“Y tal como en otros tiempos Ciudad Juárez fue pionera en el inicio de revoluciones, quizás hoy también le corresponda encender la chispa del cambio”
En la historia política de México hay episodios que, aunque parecen sepultados en el pasado, resuenan con fuerza en el presente. Uno de ellos es la instauración del Supremo Poder Conservador en 1836, una figura que, bajo el pretexto de garantizar estabilidad, terminó por convertirse en un órgano de control absoluto sobre el sistema político. La pregunta que debemos hacernos hoy es si esa misma lógica de centralización del poder y sometimiento de las instituciones ha vuelto a instalarse en nuestro país, ahora bajo el disfraz de un partido político que predica la transformación, pero practica el autoritarismo.
El Supremo Poder Conservador, establecido en la Constitución de las Siete Leyes durante la época centralista, fue una institución conformada por 5 miembros con un mandato de 8 años. Tenían la facultad de destituir al presidente, disolver el Congreso y anular decisiones del Poder Judicial si consideraban que atentaban contra la estabilidad del país. En otras palabras, era un órgano supremo que estaba por encima de los otros poderes. Su intención era preservar el orden, pero en la práctica se convirtió en un mecanismo para mantener el poder en manos de una élite política centralista. La oposición fue tal que, en 1841, tras una serie de levantamientos y crisis políticas, el sistema fue abolido.
A casi dos siglos, no es descabellado preguntarnos si Morena y su gobierno han construido un nuevo Supremo Poder Conservador, aunque sin necesidad de incorporarlo formalmente en la Constitución. Hoy, la centralización del poder en el Ejecutivo Federal, la sumisión del Congreso, el acoso al Poder Judicial y la cooptación de organismos autónomos dibujan un panorama alarmante en el que la figura presidencial y el partido en el poder operan como una maquinaria de control sin límites.
El culto al partido, característico del autoritarismo, ha encontrado en Morena su mejor expresión. No importa qué tan graves sean los errores de sus líderes o las contradicciones en su discurso: las estructuras partidistas y sus seguidores justifican cualquier atropello con tal de mantener la lealtad absoluta al movimiento. Tal como en 1836, donde se argumentaba que el Supremo Poder Conservador era necesario para evitar el caos, hoy se nos dice que la concentración del poder es indispensable para garantizar la transformación del país. Un argumento que solo encubre el deterioro democrático y la imposición de una cúpula política que busca perpetuarse en el poder.

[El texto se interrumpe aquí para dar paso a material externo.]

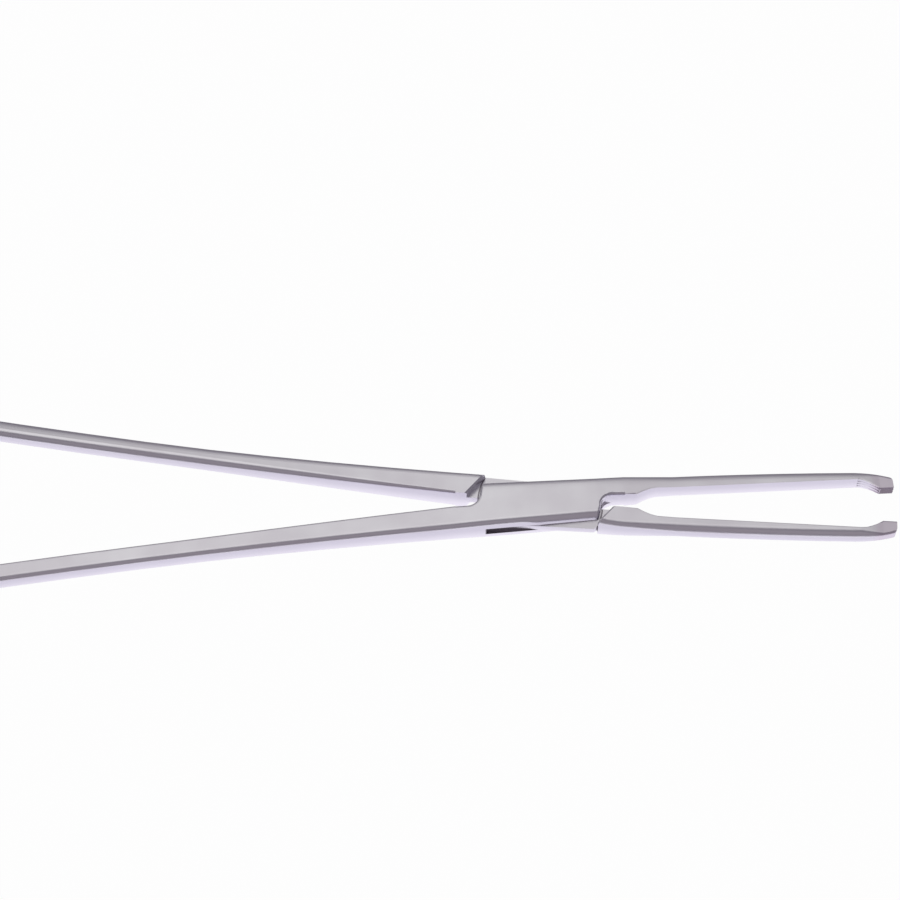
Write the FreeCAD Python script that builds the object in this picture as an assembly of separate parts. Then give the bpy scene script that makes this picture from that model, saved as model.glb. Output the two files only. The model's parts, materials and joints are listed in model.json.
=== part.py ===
"""Box-lock tissue forceps with ring handles, in millimetres.

Frame: the origin lies on the pivot axis, in the flat lower face of the lock.
+Z is up, +X runs to the jaw tips and the ring handles lie at -X.

Three separate pieces: the box half carries the slotted lock, the tongue half
passes through that slot, and one flush pivot pin holds them together. Both
halves are drawn closed, with the jaws' grip faces on the XZ plane, and are
then turned apart about the pivot to the rest pose.

A blank half has its handle at -Y and its jaw at +Y. The tongue half's blank
is its mirror image.
"""

import FreeCAD, Part
import math
import os

from FreeCAD import Vector

# Rest pose
rest_opening = 6.3            # degrees between the two halves, closed is zero

# Lock
lock_thickness = 6.2
cheek_thickness = 2.1
slot_clearance = 0.05         # above and below the tongue
lock_flat_reach = 9.5         # half-length of the flat faces
cheek_end_radius = 12.1       # the cheeks end in arcs about the pivot
slot_end_gap = 0.15           # between the tongue's ends and the slot's ends
shoulder_gap = 0.15           # between the tongue half's shoulders and the cheeks
shoulder_angle = 52.0         # degrees, shoulder against the X axis
lock_reach = 17.0             # from the pivot to where shank and jaw begin
lock_handle_side = 4.78       # from the X axis to the edge on the handle side
lock_handle_taper = 0.046     # how that edge widens towards the rings
lock_jaw_side = 4.5           # from the X axis to the edge on the jaw side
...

El caso más preocupante es el del Poder Judicial. Desde el gobierno se ha declarado una guerra abierta contra la Suprema Corte de Justicia de la Nación, reduciendo su autonomía y atacando a los ministros que no se alinean con la visión de la 4T. La reforma judicial impulsada por Morena no busca mejorar la justicia, sino someter a jueces y magistrados al control de la élite gobernante. Es un intento de borrar cualquier vestigio de independencia judicial y, en términos prácticos, restaurar el modelo del Supremo Poder Conservador.
Lo mismo ocurre en el Congreso; Morena y sus aliados han convertido el Legislativo en una oficialía de partes del Ejecutivo, aprobando reformas sin deliberación, ignorando a la oposición y desmantelando las instituciones que garantizan equilibrios democráticos. En su afán de control total, han replicado la lógica del siglo XIX: si una institución no es obediente, se le somete o se le destruye.
El expresidente López Obrador, y ahora Claudia Sheinbaum como su sucesora, han construido un esquema donde la figura presidencial concentra un poder casi ilimitado, rodeada de una élite partidista que gobierna con total desprecio por los contrapesos y la transparencia. Si a esto le sumamos la radicalización de su base política, que ataca cualquier voz crítica, la conclusión es clara: estamos ante un nuevo Supremo Poder Conservador, esta vez disfrazado de partido político.
En 1841, la sociedad mexicana se rebeló contra la imposición de una élite que centralizaba el poder y anulaba la participación política real. Hoy, la ciudadanía enfrenta un dilema similar. Si no defendemos la independencia de los poderes, si no denunciamos la construcción de un Estado de partido único, pronto podríamos encontrarnos en una democracia de papel, donde el ejecutivo gobierna sin límites y el ciudadano solo es espectador de un teatro de simulación democrática. Y tal como en otros tiempos Ciudad Juárez fue pionera en el inicio de revoluciones, quizás hoy también le corresponda encender la chispa del cambio.